If you are a green horn when it comes to the outdoors, take baby steps. If your child is small, take her to a park or garden and allow her to explore nature.
You could also visit farms nearby. Families with children older than 6 years can join outbound trip organisers on gentle cycling trails or day treks. You could also form a group with fellow parents or with a family that is more ‘outdoors-y’ than yours and venture out. Once you have done some trips in groups, your family may be ready to go out on your own (do look at the Places to See section for some suggestions near your city). Research your destination and plan ahead.

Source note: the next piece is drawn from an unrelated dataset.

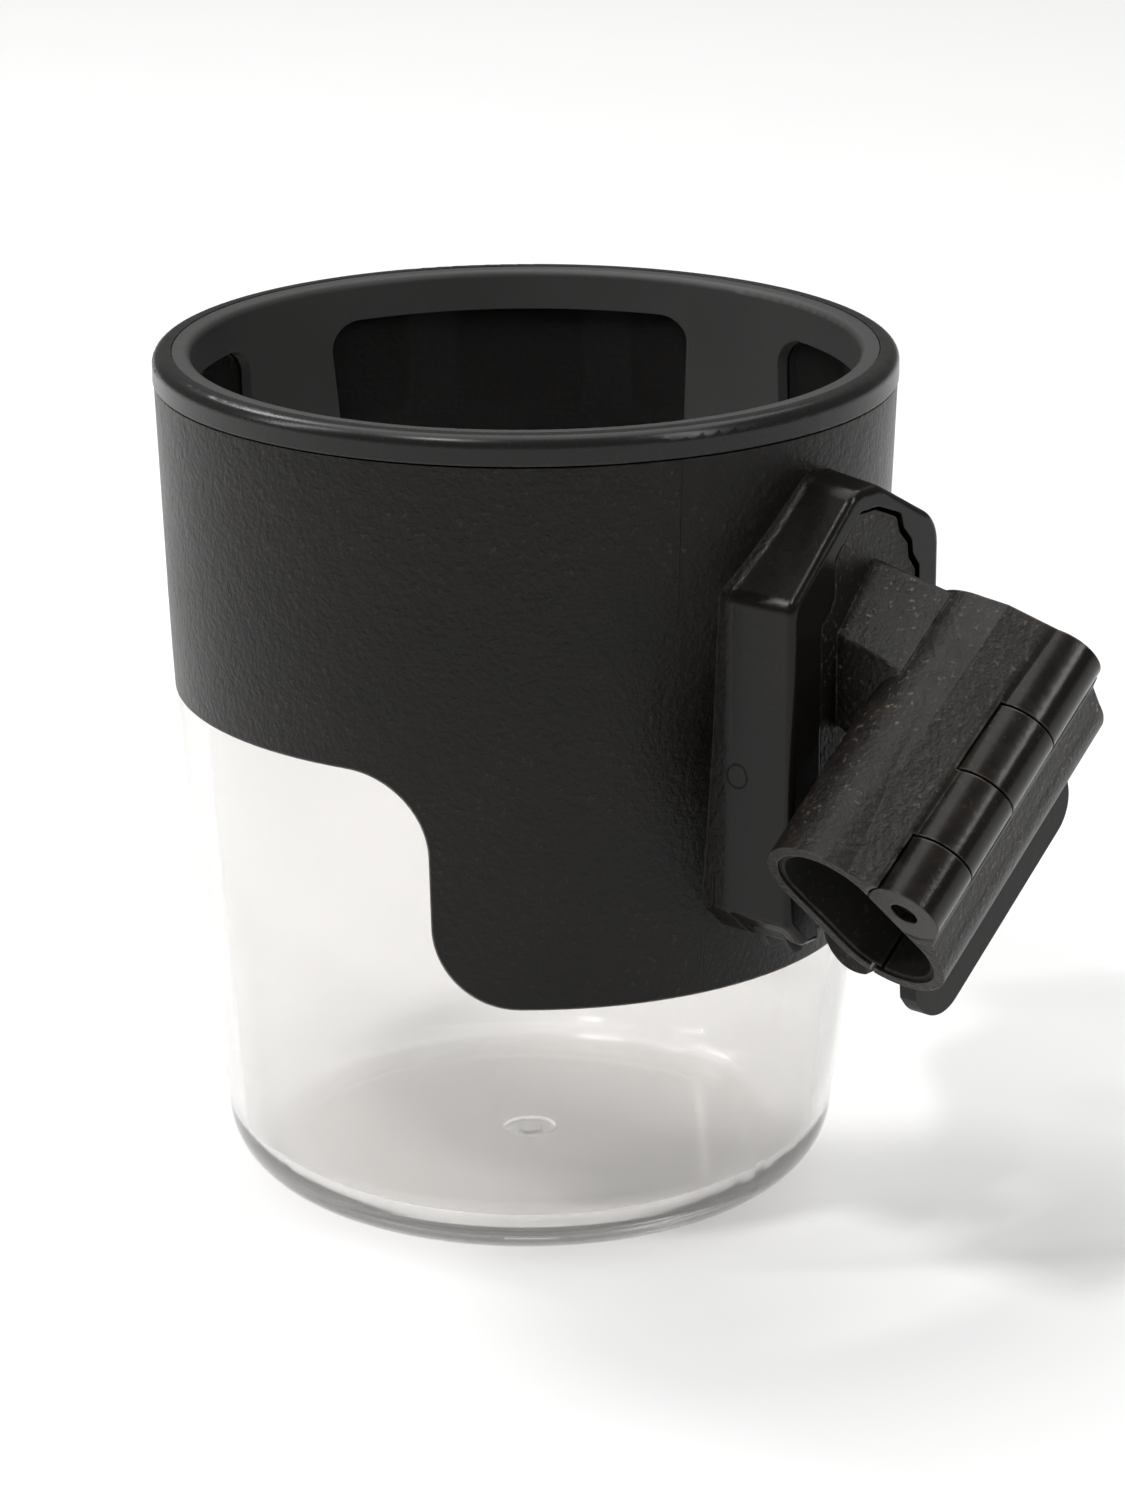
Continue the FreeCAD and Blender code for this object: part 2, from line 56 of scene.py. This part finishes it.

Ravishanker Vasanthaiah, founder of The Wild, an outdoor programmes organisation, has taken families and children on outdoor programmes for nearly two decades. His opinion is that a five-year-old child can go on day treks accompanied by one of the parents. By the age of eight, a child may be ready for an overnight camp. Depending on the enthusiasm and the fitness of the child, the activities can be stepped up and varied in complexity. Children of adventurers are a case apart though – Suma Rao’s daughter Maya went on her first ‘trek’ in a baby carrier at one month, her first rock climbing expedition when she was two, and her first cycling trip when she was five! So tune your outdoor activity to your child’s inclination and capacity.
Finding time to go on such outdoor trips is difficult, as most city dwellers will agree. Get creative to get outdoors. You may not be able to go white water rafting, but you can have fun in the neighbourhood swimming pool or go canoeing in the city lake. If you cannot organise outdoor trips on a regular basis for your family, your child could go with other groups. Children 8 to 12 years old can be sent with groups, provided they know at least one adult (it could be a friend’s mother or father) in the group. Children above 13 can make trips with organisers of outbound programmes. The benefits of such trips (often organised during summer or winter holidays) are that your child gets a chance to make new friends (as the groups are made up of children from different schools and cities) and test her own resilience, without falling back on the presence of a familiar child or adult.